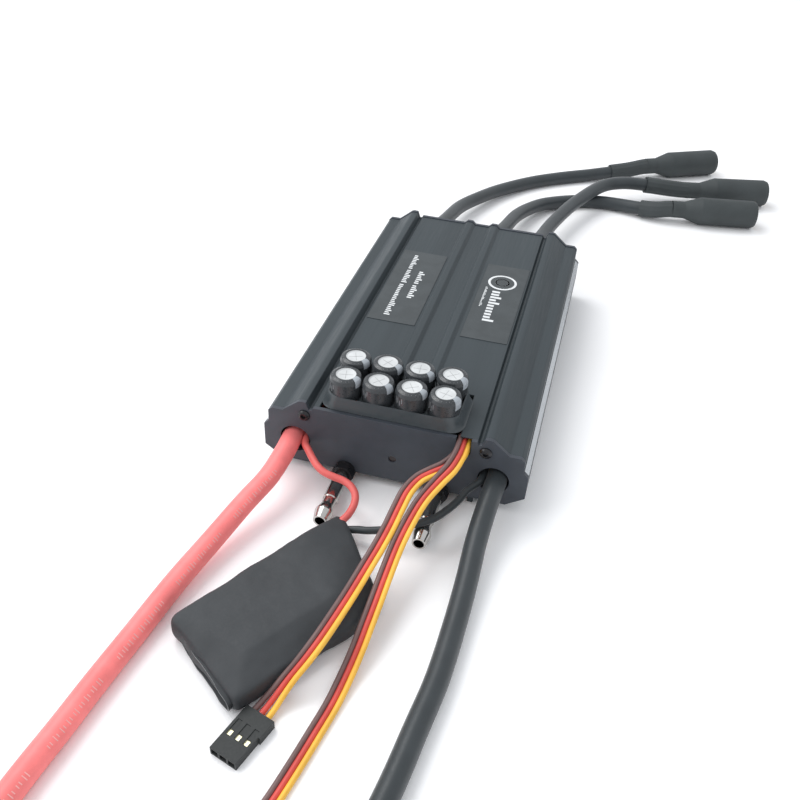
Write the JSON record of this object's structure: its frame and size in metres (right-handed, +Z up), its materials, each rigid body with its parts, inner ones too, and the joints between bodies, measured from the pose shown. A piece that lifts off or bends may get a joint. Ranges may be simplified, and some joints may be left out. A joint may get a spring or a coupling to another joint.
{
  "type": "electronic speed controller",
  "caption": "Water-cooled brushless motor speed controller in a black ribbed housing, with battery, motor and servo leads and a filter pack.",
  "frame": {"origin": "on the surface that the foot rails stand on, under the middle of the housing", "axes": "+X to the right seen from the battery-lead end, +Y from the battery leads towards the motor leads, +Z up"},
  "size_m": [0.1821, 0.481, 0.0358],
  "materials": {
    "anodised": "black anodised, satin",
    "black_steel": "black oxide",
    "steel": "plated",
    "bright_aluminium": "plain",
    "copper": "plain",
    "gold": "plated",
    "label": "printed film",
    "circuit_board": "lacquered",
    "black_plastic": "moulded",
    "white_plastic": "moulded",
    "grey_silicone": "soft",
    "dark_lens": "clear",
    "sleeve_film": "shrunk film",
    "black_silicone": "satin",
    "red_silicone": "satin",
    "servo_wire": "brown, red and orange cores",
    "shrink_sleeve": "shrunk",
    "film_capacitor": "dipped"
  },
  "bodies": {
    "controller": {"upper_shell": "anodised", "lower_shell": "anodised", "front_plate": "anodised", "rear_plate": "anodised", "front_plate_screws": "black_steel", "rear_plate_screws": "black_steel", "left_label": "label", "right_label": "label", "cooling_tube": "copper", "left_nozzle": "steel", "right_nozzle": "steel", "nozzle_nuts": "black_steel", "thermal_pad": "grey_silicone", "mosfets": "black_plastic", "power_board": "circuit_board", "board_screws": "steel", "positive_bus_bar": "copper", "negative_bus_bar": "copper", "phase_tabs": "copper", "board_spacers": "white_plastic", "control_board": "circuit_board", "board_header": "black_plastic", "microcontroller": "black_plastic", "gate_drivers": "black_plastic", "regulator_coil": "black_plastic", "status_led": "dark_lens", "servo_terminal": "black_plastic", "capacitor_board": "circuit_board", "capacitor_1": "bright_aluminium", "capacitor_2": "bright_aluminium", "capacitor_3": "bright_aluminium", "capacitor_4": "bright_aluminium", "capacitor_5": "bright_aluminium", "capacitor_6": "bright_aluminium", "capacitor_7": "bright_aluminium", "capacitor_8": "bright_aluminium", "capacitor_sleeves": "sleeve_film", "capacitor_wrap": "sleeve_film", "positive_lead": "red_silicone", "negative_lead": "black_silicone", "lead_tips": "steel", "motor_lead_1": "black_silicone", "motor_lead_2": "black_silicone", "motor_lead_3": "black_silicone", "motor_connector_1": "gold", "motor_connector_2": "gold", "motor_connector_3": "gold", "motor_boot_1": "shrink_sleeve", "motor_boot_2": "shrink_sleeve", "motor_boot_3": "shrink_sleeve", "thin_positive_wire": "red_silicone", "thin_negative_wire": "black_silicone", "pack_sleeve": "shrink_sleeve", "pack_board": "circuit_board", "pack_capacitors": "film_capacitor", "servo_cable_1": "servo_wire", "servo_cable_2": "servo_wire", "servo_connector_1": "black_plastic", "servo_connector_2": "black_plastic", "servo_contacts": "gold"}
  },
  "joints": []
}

------------------------------------------------

→ **Goal**:
Extract all of the data above without altering anything.

→ **Full answer**:
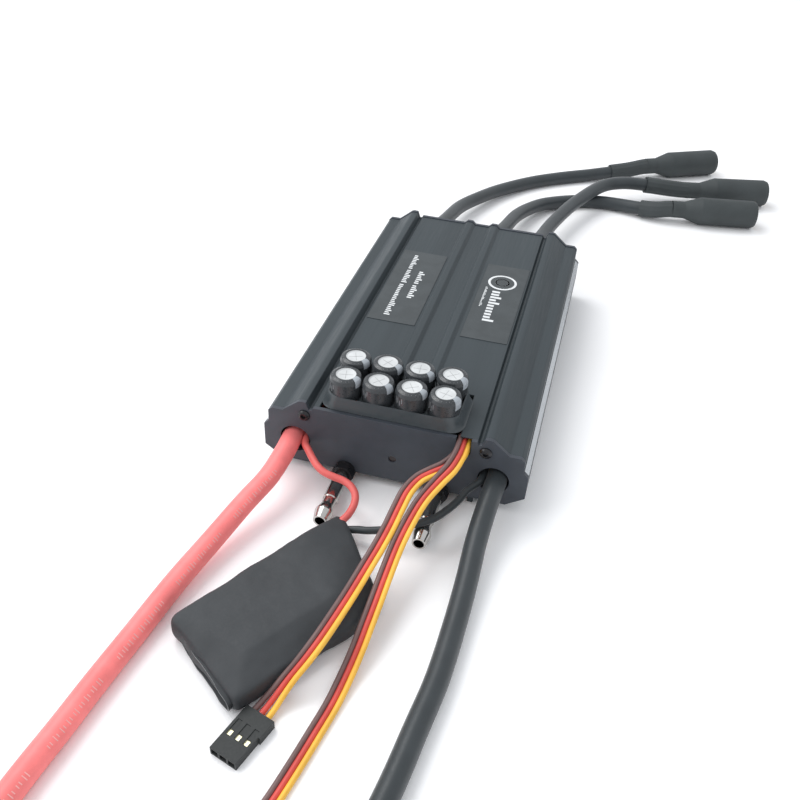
Write the JSON record of this object's structure: its frame and size in metres (right-handed, +Z up), its materials, each rigid body with its parts, inner ones too, and the joints between bodies, measured from the pose shown. A piece that lifts off or bends may get a joint. Ranges may be simplified, and some joints may be left out. A joint may get a spring or a coupling to another joint.
{
  "type": "electronic speed controller",
  "caption": "Water-cooled brushless motor speed controller in a black ribbed housing, with battery, motor and servo leads and a filter pack.",
  "frame": {"origin": "on the surface that the foot rails stand on, under the middle of the housing", "axes": "+X to the right seen from the battery-lead end, +Y from the battery leads towards the motor leads, +Z up"},
  "size_m": [0.1821, 0.481, 0.0358],
  "materials": {
    "anodised": "black anodised, satin",
    "black_steel": "black oxide",
    "steel": "plated",
    "bright_aluminium": "plain",
    "copper": "plain",
    "gold": "plated",
    "label": "printed film",
    "circuit_board": "lacquered",
    "black_plastic": "moulded",
    "white_plastic": "moulded",
    "grey_silicone": "soft",
    "dark_lens": "clear",
    "sleeve_film": "shrunk film",
    "black_silicone": "satin",
    "red_silicone": "satin",
    "servo_wire": "brown, red and orange cores",
    "shrink_sleeve": "shrunk",
    "film_capacitor": "dipped"
  },
  "bodies": {
    "controller": {"upper_shell": "anodised", "lower_shell": "anodised", "front_plate": "anodised", "rear_plate": "anodised", "front_plate_screws": "black_steel", "rear_plate_screws": "black_steel", "left_label": "label", "right_label": "label", "cooling_tube": "copper", "left_nozzle": "steel", "right_nozzle": "steel", "nozzle_nuts": "black_steel", "thermal_pad": "grey_silicone", "mosfets": "black_plastic", "power_board": "circuit_board", "board_screws": "steel", "positive_bus_bar": "copper", "negative_bus_bar": "copper", "phase_tabs": "copper", "board_spacers": "white_plastic", "control_board": "circuit_board", "board_header": "black_plastic", "microcontroller": "black_plastic", "gate_drivers": "black_plastic", "regulator_coil": "black_plastic", "status_led": "dark_lens", "servo_terminal": "black_plastic", "capacitor_board": "circuit_board", "capacitor_1": "bright_aluminium", "capacitor_2": "bright_aluminium", "capacitor_3": "bright_aluminium", "capacitor_4": "bright_aluminium", "capacitor_5": "bright_aluminium", "capacitor_6": "bright_aluminium", "capacitor_7": "bright_aluminium", "capacitor_8": "bright_aluminium", "capacitor_sleeves": "sleeve_film", "capacitor_wrap": "sleeve_film", "positive_lead": "red_silicone", "negative_lead": "black_silicone", "lead_tips": "steel", "motor_lead_1": "black_silicone", "motor_lead_2": "black_silicone", "motor_lead_3": "black_silicone", "motor_connector_1": "gold", "motor_connector_2": "gold", "motor_connector_3": "gold", "motor_boot_1": "shrink_sleeve", "motor_boot_2": "shrink_sleeve", "motor_boot_3": "shrink_sleeve", "thin_positive_wire": "red_silicone", "thin_negative_wire": "black_silicone", "pack_sleeve": "shrink_sleeve", "pack_board": "circuit_board", "pack_capacitors": "film_capacitor", "servo_cable_1": "servo_wire", "servo_cable_2": "servo_wire", "servo_connector_1": "black_plastic", "servo_connector_2": "black_plastic", "servo_contacts": "gold"}
  },
  "joints": []
}